Truly conceptual art is never executed. So, if a work of conceptual poetics is actually printed, how can we genuinely call it conceptual? There's the tangible thing: the ding an sich, an idea in itself, actual, present, taking up three-dimensional physical space. After you have it, what do you do with it? Do you actually read it? And if you don't read or peruse a book, what's the purpose of it? I think that's an open question.

I think it's different with an art-book, such as a(n in)famous handmade book with sandpaper covers, that would damage or threaten any other book next to it on the shelf—because in this case the physical fact of the book is still challenging and demanding of encounter.
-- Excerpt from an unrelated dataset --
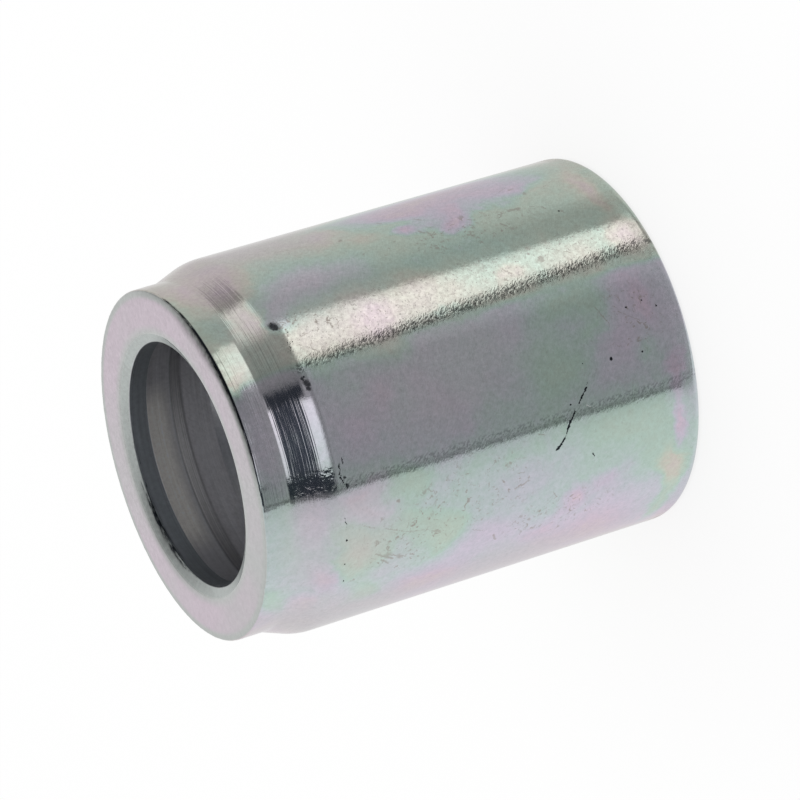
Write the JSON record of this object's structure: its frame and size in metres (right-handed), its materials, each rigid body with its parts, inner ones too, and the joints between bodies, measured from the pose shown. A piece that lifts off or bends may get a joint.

To publish a book of conceptual poetry as an ordinary trade paperback sort of seems to kill the point of its essential difference: just another book on the shelf, sandwiched in between the others, all on the same paper, the same size, etc. In other words, it blends in all too well, and risks being all too forgettable. It loses whatever it was that made it special.

In one way, truly conceptual art cannot be criticized because it never actually gets executed or made. Only the idea of the thing can be discussed, not the thing itself—not the artistic product, as there is none. Then again, in a poetry that is all about ideas, and not embodied in anything more than ideas, maybe it's enough that it exists. One does wonder, though. Once it passes from idea into fact, how do you approach it? The rules change, at that point, and the game changes, too.

This is an opening feint towards a critique of Language Poetry in general. There will be more to come. Perhaps I am merely rebelling against an easy target, the way every generation must rebel against their forebears. Or perhaps, I view some forms of postmodernism in poetry to be sillier than others, and can't resist saying so. For now, let's leave the question open; in the meantime, we can look at certain other strands in the braided rope of postmodernism, and see how much weight and torque they might support.